#LiberArtiCLAN | Parliamo di Censura
Alla morte di Lorenzo il Magnifico, l’attività predicatoria del frate domenicano Girolamo Savonarola scosse definitivamente gli animi di Firenze, una città già in fermento a seguito delle guerre portate nel territorio italiano da Carlo VIII di Francia determinato a prendersi anche la corona del Regno di Napoli che gli spettava, sosteneva, per supposti diritti ereditari. La rivolta popolare che ne seguì, portò alla cacciata del primogenito di Lorenzo, Piero, e alla proclamazione della Repubblica. I gruppi politici si divisero in molte fazioni: quella dei Bianchi, fedeli alla Repubblica, e dei Bigi, favorevoli ai Medici; quella degli Arrabbiati, nemici giurati del frate e quella dei cosiddetti Piagnoni, sostenitori dell’animatore spirituale Savonarola.

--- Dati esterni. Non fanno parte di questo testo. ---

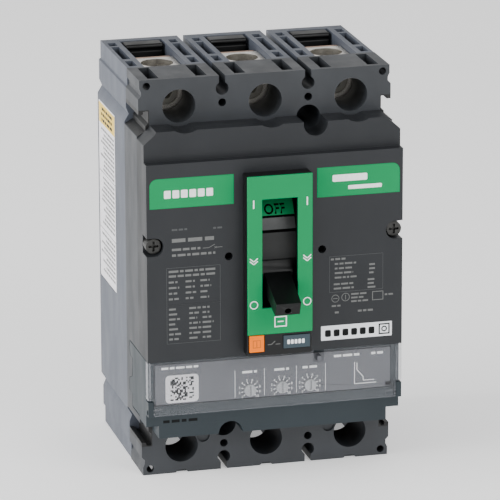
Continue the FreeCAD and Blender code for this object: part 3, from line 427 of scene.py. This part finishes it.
def lettering(name, words, place, material, body, size, height=MARK_HEIGHT, bold=0.0):
    """Short generic marks such as numbers, set flat and bent onto a face.

    'words' holds (text, across, up) with the text centred on that point."""
    mesh = bmesh.new()
    for text, across, up in words:
        curve = bpy.data.curves.new(name + "_curve", "FONT")
        curve.body = text
        curve.size = size
        curve.offset = bold
        curve.align_x = "CENTER"
        curve.align_y = "CENTER"
        curve.extrude = (height + MARK_SINK) / 2
        curve.resolution_u = 3
        holder = bpy.data.objects.new(name + "_holder", curve)
        bpy.context.scene.collection.objects.link(holder)
        bpy.context.view_layer.update()
        flat = bpy.data.meshes.new_from_object(holder)
        for vertex in flat.vertices:
            x, z, lift = vertex.co
            vertex.co = place(x + across, z + up, lift + (height - MARK_SINK) / 2)
        mesh.from_mesh(flat)
        bpy.data.objects.remove(holder)
        bpy.data.meshes.remove(flat)
    bmesh.ops.remove_doubles(mesh, verts=mesh.verts, dist=1e-8)
    return ride_as_piece(name, mesh, material, body)


# ------------------------------------------------------------------ cover print
def print_on_cover():
    cover = on_front(COVER_FRONT)
    lines = greeked(3, -42.0, 24.9, 6.2, 1, 1, 0.75, 0) + greeked(4, -25.3, 24.6, 3.6, 1, 1, 0.75, 0)
    relief("print_left_small", lines, cover, INK_FAINT, "case")
    head = greeked(5, -42.0, 20.9, 17.0, 1, 1, 1.5, 0)
    relief("print_left_heading", head, cover, INK_GREY, "case")
    notes = greeked(6, -42.0, 16.9, 12.0, 1, 1, 0.95, 0) + greeked(7, -42.0, 14.6, 17.5, 1, 1, 0.95, 0)
    symbol = [stroke((-29.6, 16.3), (-27.2, 16.3), 0.22), stroke((-27.2, 16.3), (-24.6, 17.6), 0.22),
              stroke((-24.4, 16.3), (-21.6, 16.3), 0.22), stroke((-24.8, 15.9), (-24.0, 16.7), 0.2),
              stroke((-24.8, 16.7), (-24.0, 15.9), 0.2)]
    relief("print_left_notes", notes + symbol, cover, INK_GREY, "case")
    frames = outline_bars(-44.3, -6.3, -22.5, 9.1, 0.14) + outline_bars(-44.3, -22.1, -22.5, -6.2, 0.14)
    frames += outline_bars(22.0, -6.1, 44.1, 8.8, 0.14)
    relief("print_frames", frames, cover, INK_FAINT, "case")
    table = greeked(8, -43.4, 8.0, 19.5, 2, 1.9, 0.9, 0.15)
    for step, left in enumerate((-43.4, -36.6, -30.6)):
        table += greeked(10 + step, left, 3.6, 4.6, 4, 2.3, 0.8, 0.4)
    for step, left in enumerate((-43.4, -35.2, -29.8)):
        table += greeked(20 + step, left, -7.5, 5.0, 7, 2.05, 0.8, 0.45)
    relief("print_left_table", table, cover, INK_GREY, "case")
    right = greeked(31, 22.6, 8.0, 6.0, 1, 1, 0.8, 0) + greeked(32, 24.2, 6.0, 9.0, 4, 1.9, 0.75, 0.3)
    right += greeked(33, 23.8, -2.4, 9.5, 2, 1.8, 0.75, 0.2) + greeked(34, 38.4, 4.8, 3.2, 3, 1.7, 0.75, 0.3)
    right += greeked(35, 37.8, -1.4, 3.6, 3, 1.6, 0.75, 0.4)
    relief("print_right_table", right, cover, INK_GREY, "case")
    marks = ring(24.5, -8.7, 1.6, 0.25) + [stroke((23.6, -8.7), (25.4, -8.7), 0.25)]
    marks += ring(28.7, -8.4, 1.7, 0.25) + [stroke((28.7, -7.4), (28.7, -9.4), 0.25)]
    marks += outline_bars(39.7, -10.6, 44.3, -6.9, 0.3) + greeked(36, 31.0, -7.0, 7.0, 3, 1.5, 0.7, 0.3)
    marks += greeked(37, 44.9, -8.2, 3.4, 1, 1, 0.7, 0) + greeked(38, 23.0, -11.4, 3.6, 1, 1, 0.7, 0)
    marks += greeked(39, 24.3, -14.1, 1.6, 1, 1, 0.8, 0) + greeked(41, 33.8, -14.1, 6.2, 1, 1, 0.8, 0)
    relief("print_right_marks", marks, cover, INK_GREY, "case")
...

In questo contesto culturale, le omelie di Savonarola, ispirate all’Apocalisse e ai libri profetici, colpivano i vizi del suo tempo e gli abusi di un governo ritenuto tirannico. Savonarola condannava il culto del lusso e predicava la dedizione alla gloria di Dio! Si chiusero le taverne e si punirono le donne che indossavano abiti ritenuti lascivi; si misero al bando gli strumenti musicali e si vietò il gioco dei dadi. Proibito fu anche l’utilizzo di ogni tipo di cosmetico che potesse assecondare le vanità di uomini e donne.
Così, il carisma del frate e la sua predicazione sul Giudizio incombente, convinsero i cittadini a bruciare, il 7 febbraio del 1497 – ultimo giorno del Carnevale e inizio del tempo della Quaresima – ogni oggetto che ricordasse i fasti dell’epoca medicea, inducendo i fiorentini a condurre una vita volta alla penitenza e all’essenzialità.
Furono bruciati libri, opere d’arte, suppellettili e mobilia, vestiti e tutto ciò che potesse ricordare la mondanità, l’opulenza e la corruzione della Firenze della Signoria dei Medici. Non una novità, perché falò di volumi, quadri e altri oggetti sono stati utilizzati già dall’antichità e fino a tempi recenti, non solo dalla Chiesa. La forza distruttiva del fuoco è sempre stata proiettata sugli oppositori e particolarmente sui libri che ne incarnavano il pensiero.
L’iniziativa di Fra Girolamo deve dunque essere inquadrata nell’ambito di una tradizione sviluppatasi nel tempo ma non per questo sono meno da rimpiangere le opere d’arte andate perdute: Vasari narra come le prediche savonaroliane contro le immagini licenziose abbiano indotto molti artisti a bruciare la loro produzione artistica. Per dare un’idea della forza di persuasione del frate basta sapere che anche Sandro Botticelli rimase colpito da alcune sue tesi tanto da portare volontariamente sul rogo alcune sue tele.
Contro il papato corrotto Savonarola, disgustato, intonava queste parole: «Noi conduciamo li uomini alla simplicità e le donne a onesto vivere, voi li conducete a lussuria e a pompa e a superbia, ché avete guasto il mondo e avete corrotto li uomini nella libidine, le donne alla disonestà, li fanciulli avete condotto alle soddomie e alle spurcizie e fattoli diventare come meretrici».
Se è vero che l’arte tutta non dovrebbe essere bruciata per appagare la sete di censura morale e ideologica, è pur vero che la violenza ha sempre generato violenza: così, il 23 maggio del 1498, nella stessa piazza sulla quale in febbraio era stato acceso il fuoco per bruciare le vanità, venne eretto lo stilo al quale furono impiccati e poi arsi Savonarola e i suoi sostenitori.